Specialisatie van medewerkers

Daarnaast spreken enkele respondenten zich positief uit over een concept waarbij één of meer medewerkers zich specialiseren in het domein van opvoedingsondersteuning.

Het installeren van een contactpersoon of een aanspreekpunt dat zich exclusief toespitst op opvoedingsondersteuning, is een werkwijze waar veel deelnemers een meerwaarde in zien. Die persoon zou een voortrekkersrol kunnen spelen door binnen het OCMW inhoudelijke lijnen uit te zetten en visie te ontwikkelen, door medewerkers methodologisch en inhoudelijk te ondersteunen en door een klankbord te zijn voor hen.

Een sleutelfiguur kan opvoedingsondersteuning letterlijk en figuurlijk ‘herkenbaar’ maken voor medewerkers én cliënten én externen. OCMW ’s zouden zich daar volgens de respondenten ook sterker mee kunnen profileren op vlak van opvoedingsondersteuning.

Bepaling van de doelgroep

Als het over opvoedingsondersteuning gaat, vinden verschillende respondenten dat het nodig is dat de OCMW ’s vanuit hun brede maatschappelijke opdracht de denkoefening maken tot wie zij zich met opvoedingsondersteuning willen richten: Welke groep(en) wil men bereiken? Waar wil men aanwezig zijn?

Mikken op een breed publiek

Het voorstel van veel respondenten rond de dialoogtafels is dat OCMW ’s op een breed publiek zouden mikken. Ze wensen een veel grotere groep ouders te bereiken dan nu het geval is.

opvoedingsondersteuning moet voor hen niet enkel gericht zijn op hun traditionele OCMW-publiek, maar voor iedereen die daar vragen bij heeft. Ze pleiten daarom voor een zeer ruim, toegankelijk en bereikbaar aanbod voor zowel gezinnen en ouders met gewone vragen als gezinnen en ouders in opvoedingscrisis.

Om die grote doelgroep te bereiken, denken de respondenten dat het nodig zal zijn om drempelverlagend te werken. Een betere bekendmaking van het dienstverleningsaanbod, werken aan de beeldvorming over OCMW ’s, outreachend werken... zijn middelen die daar volgens de respondenten toe bijdragen.

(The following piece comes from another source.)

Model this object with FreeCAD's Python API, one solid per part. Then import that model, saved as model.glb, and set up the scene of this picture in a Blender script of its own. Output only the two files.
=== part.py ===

Verhoogde aandacht voor groepen die uit de boot vallen

Tegelijkertijd moet er aandacht zijn voor groepen die nu uit de boot vallen, vinden veel respondenten. Ze denken daarbij in de eerste plaats aan de maatschappelijk kwetsbare gezinnen.

Maar ook de groep gezinnen met 12-18-jarigen, de nieuw samengestelde gezinnen, de plattelandsbevolking,… noemen zij als doelgroepen die specifieke aandacht vereisen in opvoedingsondersteuning.

Voor een aantal respondenten is het zeker ook de uitdaging voor OCMW ’s om inzake opvoedingsondersteuning rekening te houden met het perspectief van andere culturen of etnische gemeenschappen.